Wild strawberries, the real thing, not those things trafficked in laboratories by mad scientists. Not those ficititious things at the market that taste like water at the price of caviar. I was on my knees, like in a cathedral; I rendered hommage to these little jewels. You have to have the talent and the precision of a Jim Harrison to describe  the subtility, the purity, the taste so smooth yet ever so slightly acidic of these little marvels.  Opium. Impossible to stop this debauch. I am addicted to wild strawberries and Stephane was right there keeping up with me. He had red berry juice all over his face.  We were like cannibals in the middle of an orgy. Extasy! Nirvana! We looked like two kids in a candy shop. Laughing like mad men we lost track of time, even forgot where we put down our fishing rods. OMG! Fishing! We even forgot about the fishing.

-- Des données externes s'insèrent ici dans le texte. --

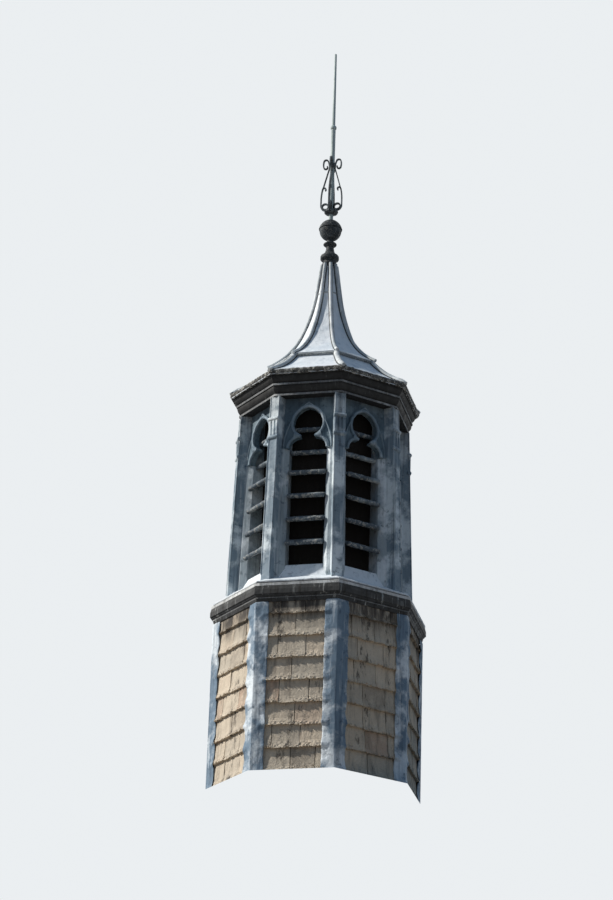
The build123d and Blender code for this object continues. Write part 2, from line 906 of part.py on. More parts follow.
with BuildPart() as finial_scrolls:
    for foot, height, radius, edge_radius in (
        (leaf_knot_foot, leaf_knot_height, leaf_knot_radius, leaf_knot_edge),
        (neck_knot_foot, neck_knot_height, neck_knot_radius, neck_knot_edge + scroll_bar),
    ):
        middle = Plane.XY.offset(foot + height / 2)
        taper = ring_taper(radius, edge_radius, height / 2)
        with BuildSketch(middle):
            RegularPolygon(radius, turned_flats)
        half_knot = extrude(amount=height / 2, taper=taper, mode=Mode.PRIVATE)
        add(half_knot)
        add(mirror(half_knot, about=middle, mode=Mode.PRIVATE))
    with PolarLocations(0, scroll_count):
        add(scroll.part)
    with PolarLocations(0, scroll_count, start_angle=180 / scroll_count):
        add(leaf.part)
    with BuildSketch(Plane.XY.offset(rod_seat)):
        RegularPolygon(rod_radius + scroll_clearance, turned_flats)
    extrude(amount=lower_rod_length - rod_joint_height / 2, mode=Mode.SUBTRACT)
finial_scrolls.part.label = "finial_scrolls"
export_step(finial_scrolls.part, "parts/finial_scrolls.step")
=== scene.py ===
"""Roof cupola: slated drum, louvred lantern with cusped arch heads, lead spire and finial.

Lengths are metres. Most pieces are modelled on the front side, which faces -Y, or on a
corner brought round to +X, and are then turned to the other sides or corners.
"""
import json
import random
from math import asin, atan, atan2, cos, pi, radians, sin, tan

import bmesh
import bpy
from mathutils import Matrix, Vector


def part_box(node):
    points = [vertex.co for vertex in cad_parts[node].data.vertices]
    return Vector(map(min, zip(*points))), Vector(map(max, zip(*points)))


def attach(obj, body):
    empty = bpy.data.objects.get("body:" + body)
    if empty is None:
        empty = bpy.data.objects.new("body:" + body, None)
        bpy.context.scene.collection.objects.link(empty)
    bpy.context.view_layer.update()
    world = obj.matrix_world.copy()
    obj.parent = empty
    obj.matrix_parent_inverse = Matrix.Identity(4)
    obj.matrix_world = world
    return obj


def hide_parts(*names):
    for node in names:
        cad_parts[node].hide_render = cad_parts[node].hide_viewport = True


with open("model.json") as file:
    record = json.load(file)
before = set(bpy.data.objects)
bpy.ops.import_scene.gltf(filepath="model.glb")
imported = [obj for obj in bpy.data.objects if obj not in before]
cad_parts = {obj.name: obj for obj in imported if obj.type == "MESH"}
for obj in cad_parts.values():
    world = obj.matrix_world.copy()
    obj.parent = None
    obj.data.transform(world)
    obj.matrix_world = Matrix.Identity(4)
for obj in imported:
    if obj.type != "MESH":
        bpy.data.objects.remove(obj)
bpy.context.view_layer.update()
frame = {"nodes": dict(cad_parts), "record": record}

nodes = frame["nodes"]

# the eight sides, anticlockwise from the front
side_names = (
    "front", "front_right", "right", "back_right", "back", "back_left", "left", "front_left"
)
side_count = len(side_names)
side_turn = 2 * pi / side_count
half_turn = side_turn / 2
across = cos(half_turn)


# heights and distances that the frame gives
def top_of(node):
    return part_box(node)[1].z


def foot_of(node):
    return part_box(node)[0].z


def face_of(node):
    """Distance from the axis to the front face of a node."""
    return -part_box(node)[0].y


deck_top = top_of("drum_cornice")
sill_height = top_of("lantern_apron")
springing = foot_of("arch_head_front")
lantern_top = top_of("arch_head_front")
cornice_top = top_of("eaves_cornice")
spire_top = top_of("roof_spire")
cladding_top = top_of("drum_corner_leads")
slate_face = face_of("drum_wall_front")
lead_face = face_of("drum_corner_leads")
drip_edge_face = face_of("roof_skirt")
drip_edge_foot = foot_of("roof_skirt")
lining_face = face_of("inner_lining")

# the lantern's wall leans in as it rises
wall_foot_radius = 0.822
wall_top_radius = 0.758
post_width = 0.096
post_projection = 0.066
wall_lean = (wall_foot_radius - wall_top_radius) * across / (lantern_top - deck_top)
opening_half = 0.1807


def wall_radius(height):
    """Distance from the axis to a corner of the wall."""
    share = (height - deck_top) / (lantern_top - deck_top)
    return wall_foot_radius + (wall_top_radius - wall_foot_radius) * share


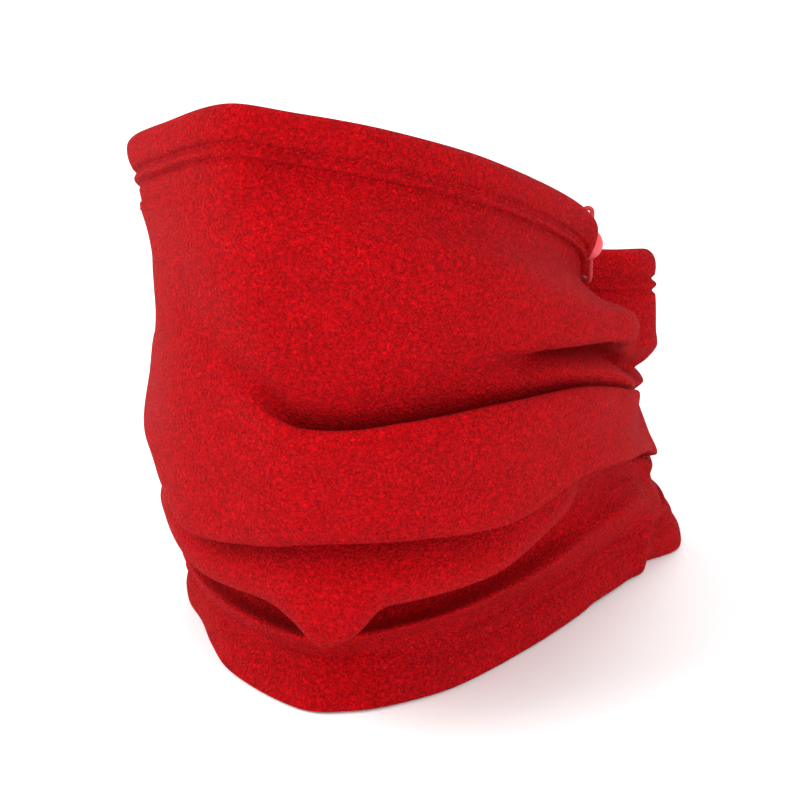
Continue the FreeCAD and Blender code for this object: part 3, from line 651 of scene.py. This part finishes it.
def makeBackSeam():
    # the overlocked allowance, pressed flat inside and bridging the folds, with its thread
    column = int(np.argmin(np.abs(stations - seam["station"])))
    below, above = fromRim[:, column], fromFloor[:, column]
    belowHem = (below > seam["belowTopHem"]) & (below < farAway)
    rows = np.where(belowHem & (above > seam["aboveLowerHem"]) & (above < farAway))[0]
    outward = np.append(outwardAt(1, [seam["station"]])[0], 0)
    aside = np.cross((0, 0, 1), outward)
    reach, height = grid[rows, column] @ outward, grid[rows, column, 2]
    levels = np.arange(height.max() - seam["topTrim"], height.min(), -seam["rowStep"])
    inner = np.array([reach[np.abs(height - level) < seam["foldReach"]].min() for level in levels])
    inner = np.convolve(np.pad(inner, 2, mode="edge"), np.ones(5) / 5, mode="valid")  # smoothed over 5 rows
    middle = (grid[rows, column] @ aside).mean()
    spine = outward * inner[:, None] + aside * middle + np.array((0, 0, 1)) * levels[:, None]
    down = np.gradient(spine, axis=0)
    down /= np.linalg.norm(down, axis=1)[:, None]
    across = np.broadcast_to(aside, spine.shape)
    out = np.cross(across, down)
    out *= np.sign(out @ outward)[:, None]
    low = cloth["thickness"] + seam["gap"]
    high, half = low + seam["thickness"], seam["width"] / 2
    flat, soft = half - seam["edge"], seam["round"]
    section = [(-half, low + soft), (-half, high - soft), (-flat, high), (0, high + seam["crown"]),
               (flat, high), (half, high - soft), (half, low + soft), (flat, low), (-flat, low)]
    strip = np.stack([spine + across * side - out * inset for side, inset in section], 1)
    piece = meshFromGrid("backSeam", strip)
    pickOnly(piece)
    bpy.ops.object.mode_set(mode="EDIT")
    bpy.ops.mesh.select_all(action="SELECT")
    bpy.ops.mesh.fill_holes(sides=0)
    bpy.ops.mesh.normals_make_consistent(inside=False)
    bpy.ops.object.mode_set(mode="OBJECT")
    bpy.ops.object.shade_smooth()
    piece.data.materials.append(fleeceMaterial)
    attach(piece, "gaiter")
    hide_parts("back_seam")
    length = np.concatenate([[0], np.cumsum(np.linalg.norm(np.diff(spine, axis=0), axis=1))])
    at = np.arange(2, length[-1] - 2, seam["pitch"])
    face = [np.stack([np.interp(at, length, values[:, k]) for k in range(3)], 1)
            for values in (spine - out * (high + seam["threadLift"]), across, -out)]
    makeStitches("seamThread", face[0] + face[1] * seam["threadAside"], face[1], face[2])


makeBackSeam()


# Care label: a blank woven tape that hangs inside, under the top hem.  Sizes are in mm.
label = {"station": 14.0, "width": 20.0, "height": 31.0, "drop": 17.0, "out": -4.3, "thickness": 0.35,
         "wave": 0.5, "waveRate": 0.35, "curl": 7.0, "curlPower": 1.3, "stitchDrop": 1.5, "stitchPitch": 2.2,
         "stitchLift": 0.3}


# Woven satin: smooth, faintly shiny off-white tape with a fine warp running down it.
def makeLabelMaterial():
    material, tree, shader = newMaterial("wovenSatinTape", Roughness=0.45, Sheen_Weight=0.1, Anisotropic=0.4)
    place = addNode(tree, "ShaderNodeTexCoord").outputs["Object"]
    warp = addNode(tree, "ShaderNodeTexWave", {"Vector": place}, bands_direction="X",
                   inputs={"Scale": 320.0, "Distortion": 0.6, "Detail": 1.0})
    shade = addNode(tree, "ShaderNodeValToRGB", {"Fac": warp.outputs["Fac"]})
    setRamp(shade, [(0.0, toLinear("#d9d4cc")), (1.0, toLinear("#efebe4"))])
    tree.links.new(shade.outputs["Color"], shader.inputs["Base Color"])
    bump = addNode(tree, "ShaderNodeBump", {"Height": warp.outputs["Fac"]},
                   inputs={"Strength": 0.4, "Distance": 0.05 * mm})
    tree.links.new(bump.outputs["Normal"], shader.inputs["Normal"])
    return material


def makeCareLabel():
    across = np.linspace(-label["width"] / 2, label["width"] / 2, 25)
    down = np.linspace(0, label["height"], 32)
    centre = ringAt(0, [label["station"]], label["out"], crownAt([label["station"]])[:, 2] - label["drop"])[0]
    outward = np.append(outwardAt(0, [label["station"]])[0], 0)
    aside = np.cross((0, 0, 1), outward)
    rows = []
    for d in down:
        share = d / label["height"]
        wave = label["wave"] * share * np.sin(across * label["waveRate"] + 1)
        inward = wave + label["curl"] * share**label["curlPower"]
        rows.append(centre + aside * across[:, None] - outward * inward[:, None] - np.array((0, 0, d)))
    piece = meshFromGrid("careLabel", np.stack(rows), closedAround=False)
    pickOnly(piece)
    solid = piece.modifiers.new("tape", "SOLIDIFY")
    solid.thickness = label["thickness"] * mm
    solid.offset = 0
    bpy.ops.object.modifier_apply(modifier="tape")
    bpy.ops.object.shade_smooth()
    piece.data.materials.append(makeLabelMaterial())
    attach(piece, "gaiter")
    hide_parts("care_label")
    at = np.arange(-label["width"] / 2 + 1.5, label["width"] / 2 - 1, label["stitchPitch"])[:, None]
    points = centre + aside * at - outward * label["stitchLift"] - np.array((0, 0, label["stitchDrop"]))
    threads = makeStitches("labelStitches", points, aside + 0 * points, -outward + 0 * points)


makeCareLabel()
print("seam and label done")


# Drawcord: one braided elastic, held in the top hem's casing, by the eyelets and by the lock.
# Its places repeat the CAD's, in mm; "front" and "rear" are the eyelets' stations.
drawcord = {"radius": 0.8, "spacing": 3.0, "inset": 2.9, "drop": 8.0, "loopTop": 137.0, "bend": 2.2,
            "front": 8.2, "rear": 9.8, "ball": (40.6, 45.2), "turn": 34.0, "sides": 16,
            "runSteps": 460, "bendSteps": 7, "crestSteps": 13, "strands": 4, "braidPitch": 1.6}


def cordLine():
    # round the casing from the rear eyelet to the front one, then up through the lock, over and back
    at = np.linspace(drawcord["rear"], drawcord["front"] + stationCount, drawcord["runSteps"])
    shape = roundSpline(rimShape, at)
    run = ringAt(0, at, hemShift(shape, drawcord["drop"]) - drawcord["inset"],
                 crownAt(at)[:, 2] + shape[:, 0] - drawcord["drop"])
    turn = math.radians(drawcord["turn"])
    aside = np.array((math.cos(turn), math.sin(turn), 0)) * drawcord["spacing"] / 2
    centre = np.array((*drawcord["ball"], drawcord["loopTop"]))
    up, back = centre - aside, centre + aside
    path = [run[-1]]
    for corner, after in ((np.array((up[0], up[1], run[-1][2])), up),
                          (np.array((back[0], back[1], run[0][2])), run[0])):
        before = path[-1]
        reach = min(drawcord["bend"], np.linalg.norm(corner - before) * 0.8)  # within the short side
        first = corner + (before - corner) / np.linalg.norm(before - corner) * reach
        last = corner + (after - corner) / np.linalg.norm(after - corner) * reach
        for u in np.linspace(0, 1, drawcord["bendSteps"]):
            path.append((1 - u)**2 * first + 2 * u * (1 - u) * corner + u * u * last)
        if after is up:
            path.append((last + up) / 2)
            for angle in np.linspace(math.pi, 0, drawcord["crestSteps"]):
                path.append(centre + aside * math.cos(angle)
                            + np.array((0, 0, drawcord["spacing"] / 2)) * math.sin(angle))
    return np.concatenate([run, np.array(path[1:])])


# Braided elastic: matt polyester sleeve of crossing strands over rubber, each strand a small ridge.
def makeCordMaterial():
    material, tree, shader = newMaterial("braidedElastic", Roughness=0.75, Sheen_Weight=0.1)
    place = addNode(tree, "ShaderNodeUVMap", uv_map="braid").outputs["UV"]
    split = addNode(tree, "ShaderNodeSeparateXYZ", {0: place})
    waves = []
    for way in (1.0, -1.0):
        slope = addNode(tree, "ShaderNodeMath", {0: split.outputs["Y"], 2: split.outputs["X"]},
                        operation="MULTIPLY_ADD", inputs={1: way})
        waves.append(addNode(tree, "ShaderNodeMath", {0: slope.outputs[0]}, operation="SINE"))
    strands = addNode(tree, "ShaderNodeMath", {0: waves[0].outputs[0], 1: waves[1].outputs[0]},
                      operation="MAXIMUM")
    shade = addNode(tree, "ShaderNodeValToRGB", {"Fac": strands.outputs[0]})
    setRamp(shade, [(0.0, toLinear("#8a0610")), (0.8, toLinear("#c01824"))])
    tree.links.new(shade.outputs["Color"], shader.inputs["Base Color"])
    bump = addNode(tree, "ShaderNodeBump", {"Height": strands.outputs[0]},
                   inputs={"Strength": 0.6, "Distance": 0.08 * mm})
    tree.links.new(bump.outputs["Normal"], shader.inputs["Normal"])
    return material


def makeDrawcord():
    line = cordLine()
    along = np.roll(line, -1, 0) - np.roll(line, 1, 0)
    along /= np.linalg.norm(along, axis=1)[:, None]
    first = np.cross(along[0], (0, 0, 1.0))
    sides = [first / np.linalg.norm(first)]
    for k in range(1, len(line) + 1):  # carried round without twisting
        way = along[k % len(line)]
        side = sides[-1] - way * (sides[-1] @ way)
        sides.append(side / np.linalg.norm(side))
    other = np.cross(along[0], sides[0])
    leftOver = math.atan2(sides[-1] @ other, sides[-1] @ sides[0])
    rings = []
    for k, (point, way) in enumerate(zip(line, along)):
        side, over = sides[k], np.cross(way, sides[k])
        turns = np.linspace(0, 2 * math.pi, drawcord["sides"], endpoint=False) - leftOver * k / len(line)
        spoke = np.cos(turns)[:, None] * side + np.sin(turns)[:, None] * over
        rings.append(point + drawcord["radius"] * spoke)
    rings.append(rings[0])
    piece = meshFromGrid("drawcord", np.stack(rings))
    closed = np.concatenate([line, line[:1]])
    length = np.concatenate([[0], np.cumsum(np.linalg.norm(np.diff(closed, axis=0), axis=1))])
    layer = piece.data.uv_layers.new(name="braid")
    turn = 2 * math.pi
    count = drawcord["sides"]
    for face in piece.data.polygons:
        for loop in face.loop_indices:
            row, side = divmod(piece.data.loops[loop].vertex_index, count)
            if side == 0 and face.index % count == count - 1:
                side = count
            layer.data[loop].uv = (side / count * turn * drawcord["strands"],
                                   length[row] * turn / drawcord["braidPitch"])
    pickOnly(piece)
    bpy.ops.object.mode_set(mode="EDIT")
    bpy.ops.mesh.select_all(action="SELECT")
    bpy.ops.mesh.remove_doubles(threshold=0.00001)
    bpy.ops.mesh.normals_make_consistent(inside=False)
    bpy.ops.object.mode_set(mode="OBJECT")
    bpy.ops.object.shade_smooth()
    piece.data.materials.append(makeCordMaterial())
    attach(piece, "gaiter")
    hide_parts("drawcord")
    print("drawcord", round(length[-1]), "mm round")


makeDrawcord()


# Injection-moulded acetal with a fine satin surface: an even sheen and the faintest orange peel.
def makeLockMaterial():
    material, tree, shader = newMaterial("mouldedAcetal", Roughness=0.42, IOR=1.48, Subsurface_Weight=0.1,
                                         Subsurface_Scale=0.002)
    place = addNode(tree, "ShaderNodeTexCoord").outputs["Object"]
    peel = addNode(tree, "ShaderNodeTexNoise", {"Vector": place}, inputs={"Scale": 1400.0, "Detail": 3.0})
    shade = addNode(tree, "ShaderNodeValToRGB", {"Fac": peel.outputs["Fac"]})
    setRamp(shade, [(0.3, toLinear("#c8323c")), (0.7, toLinear("#d4404a"))])
    tree.links.new(shade.outputs["Color"], shader.inputs["Base Color"])
    rough = addNode(tree, "ShaderNodeMapRange", {"Value": peel.outputs["Fac"]},
                    inputs={"To Min": 0.36, "To Max": 0.5})
    tree.links.new(rough.outputs[0], shader.inputs["Roughness"])
    bump = addNode(tree, "ShaderNodeBump", {"Height": peel.outputs["Fac"]},
                   inputs={"Strength": 0.25, "Distance": 0.05 * mm})
    tree.links.new(bump.outputs["Normal"], shader.inputs["Normal"])
    return material


# Enamelled brass: a hard dark red gloss coat over metal, a little uneven.
def makeEyeletMaterial():
    material, tree, shader = newMaterial("enamelledBrass", Roughness=0.25, IOR=1.5, Coat_Weight=0.6)
    place = addNode(tree, "ShaderNodeTexCoord").outputs["Object"]
    haze = addNode(tree, "ShaderNodeTexNoise", {"Vector": place}, inputs={"Scale": 900.0, "Detail": 2.0})
    shade = addNode(tree, "ShaderNodeValToRGB", {"Fac": haze.outputs["Fac"]})
    setRamp(shade, [(0.3, toLinear("#7e0c16")), (0.7, toLinear("#96121e"))])
    tree.links.new(shade.outputs["Color"], shader.inputs["Base Color"])
    return material


# Drawn spring steel: bright, with fine lines along the wire.
def makeSpringMaterial():
    material, tree, shader = newMaterial("drawnSpringSteel", Metallic=1.0, Roughness=0.3)
    place = addNode(tree, "ShaderNodeTexCoord").outputs["Object"]
    lines = addNode(tree, "ShaderNodeTexNoise", {"Vector": place}, inputs={"Scale": 3000.0, "Detail": 2.0})
    shade = addNode(tree, "ShaderNodeValToRGB", {"Fac": lines.outputs["Fac"]})
    setRamp(shade, [(0.3, toLinear("#9a9a9a")), (0.7, toLinear("#c0c0c0"))])
    tree.links.new(shade.outputs["Color"], shader.inputs["Base Color"])
    return material


def dressNode(name, material):
    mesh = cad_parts[name].data
    mesh.materials.clear()
    mesh.materials.append(material)


lockMaterial, eyeletMaterial, springMaterial = makeLockMaterial(), makeEyeletMaterial(), makeSpringMaterial()
for nodeName in ("lock_shell", "lock_plunger"):
    dressNode(nodeName, lockMaterial)
for nodeName in ("eyelet_front", "eyelet_rear", "eyelet_washer_front", "eyelet_washer_rear"):
    dressNode(nodeName, eyeletMaterial)
dressNode("lock_spring", springMaterial)
print("lock and eyelets dressed")

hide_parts("fleece_upper", "fleece_lower", "top_hem", "bottom_hem")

Finally, when we got ourselves to the « famous fishing spot », it was almost dark and the « late afternoon hatch »…  well, we missed it. It was almost one o’clock in the morning before we got home but our stomachs were filled with joy. I may not be the best of fishermen, but on the question of wild strawberries, I’ll take on anybody.